## What the task requires:
Take each line containing the word "hinge" and copy it.

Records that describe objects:
.....

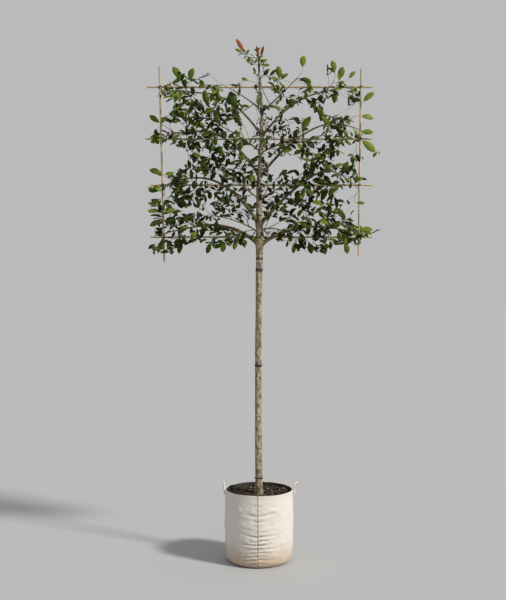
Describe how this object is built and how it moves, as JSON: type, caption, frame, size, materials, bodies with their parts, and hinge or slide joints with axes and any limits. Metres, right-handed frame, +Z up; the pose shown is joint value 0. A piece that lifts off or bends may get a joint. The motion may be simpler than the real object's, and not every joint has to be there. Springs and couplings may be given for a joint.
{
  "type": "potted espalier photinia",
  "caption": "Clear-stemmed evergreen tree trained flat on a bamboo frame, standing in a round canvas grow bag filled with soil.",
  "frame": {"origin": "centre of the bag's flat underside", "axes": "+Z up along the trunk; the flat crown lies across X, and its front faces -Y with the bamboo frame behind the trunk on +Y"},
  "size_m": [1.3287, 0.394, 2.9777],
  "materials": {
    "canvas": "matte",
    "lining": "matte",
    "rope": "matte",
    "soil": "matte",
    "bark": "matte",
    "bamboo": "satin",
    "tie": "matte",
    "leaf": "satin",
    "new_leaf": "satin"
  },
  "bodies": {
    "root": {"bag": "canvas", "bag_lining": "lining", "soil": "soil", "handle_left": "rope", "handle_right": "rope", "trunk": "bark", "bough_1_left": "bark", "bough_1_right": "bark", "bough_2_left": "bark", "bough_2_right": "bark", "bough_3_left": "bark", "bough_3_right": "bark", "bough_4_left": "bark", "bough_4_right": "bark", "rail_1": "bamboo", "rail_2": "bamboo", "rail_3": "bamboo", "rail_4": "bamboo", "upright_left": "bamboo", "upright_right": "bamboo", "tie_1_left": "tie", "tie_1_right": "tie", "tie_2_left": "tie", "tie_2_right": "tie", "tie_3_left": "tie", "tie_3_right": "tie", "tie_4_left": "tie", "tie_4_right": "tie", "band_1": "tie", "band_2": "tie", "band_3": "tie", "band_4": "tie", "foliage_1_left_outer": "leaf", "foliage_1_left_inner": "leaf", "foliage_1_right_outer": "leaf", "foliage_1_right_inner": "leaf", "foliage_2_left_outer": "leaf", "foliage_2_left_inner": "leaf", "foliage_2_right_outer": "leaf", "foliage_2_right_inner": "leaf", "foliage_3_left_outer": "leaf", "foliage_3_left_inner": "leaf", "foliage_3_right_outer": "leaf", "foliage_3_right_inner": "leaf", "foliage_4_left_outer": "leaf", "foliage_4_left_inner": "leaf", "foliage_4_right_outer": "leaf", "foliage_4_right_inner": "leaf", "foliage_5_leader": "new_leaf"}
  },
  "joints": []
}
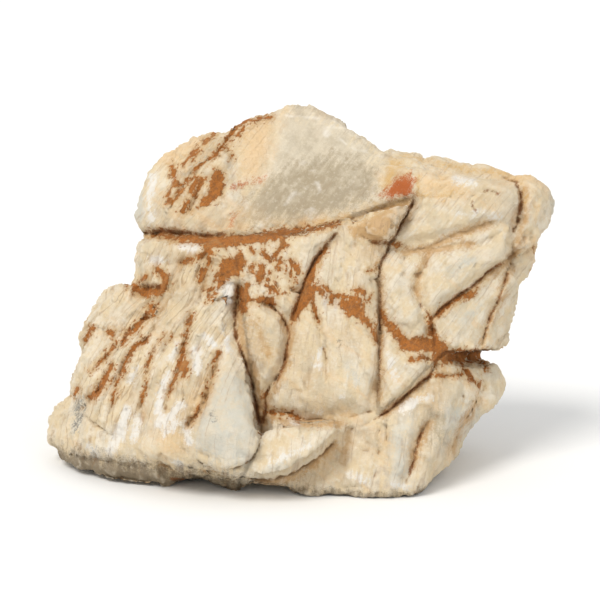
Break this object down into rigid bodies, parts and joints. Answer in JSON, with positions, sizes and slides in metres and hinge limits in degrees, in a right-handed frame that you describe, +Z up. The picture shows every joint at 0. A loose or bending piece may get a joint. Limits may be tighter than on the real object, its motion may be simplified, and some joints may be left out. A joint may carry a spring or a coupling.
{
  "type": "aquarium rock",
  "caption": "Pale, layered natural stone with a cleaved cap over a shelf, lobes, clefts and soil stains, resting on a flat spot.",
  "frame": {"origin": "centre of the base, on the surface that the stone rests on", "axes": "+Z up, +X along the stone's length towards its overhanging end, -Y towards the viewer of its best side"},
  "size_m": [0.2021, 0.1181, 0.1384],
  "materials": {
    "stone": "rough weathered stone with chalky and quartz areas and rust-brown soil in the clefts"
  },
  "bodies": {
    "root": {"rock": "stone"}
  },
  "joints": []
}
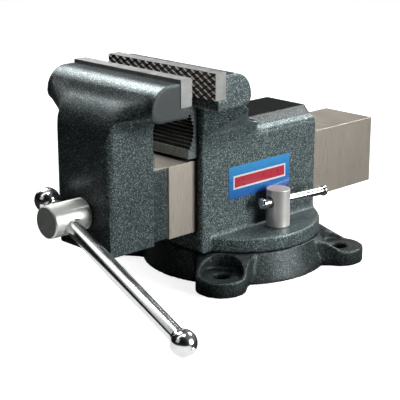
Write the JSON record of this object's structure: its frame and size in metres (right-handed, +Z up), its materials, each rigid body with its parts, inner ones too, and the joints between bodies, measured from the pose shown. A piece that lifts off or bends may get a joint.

.....

## In response:
Describe how this object is built and how it moves, as JSON: type, caption, frame, size, materials, bodies with their parts, and hinge or slide joints with axes and any limits. Metres, right-handed frame, +Z up; the pose shown is joint value 0. A piece that lifts off or bends may get a joint. The motion may be simpler than the real object's, and not every joint has to be there. Springs and couplings may be given for a joint.
Break this object down into rigid bodies, parts and joints. Answer in JSON, with positions, sizes and slides in metres and hinge limits in degrees, in a right-handed frame that you describe, +Z up. The picture shows every joint at 0. A loose or bending piece may get a joint. Limits may be tighter than on the real object, its motion may be simplified, and some joints may be left out. A joint may carry a spring or a coupling.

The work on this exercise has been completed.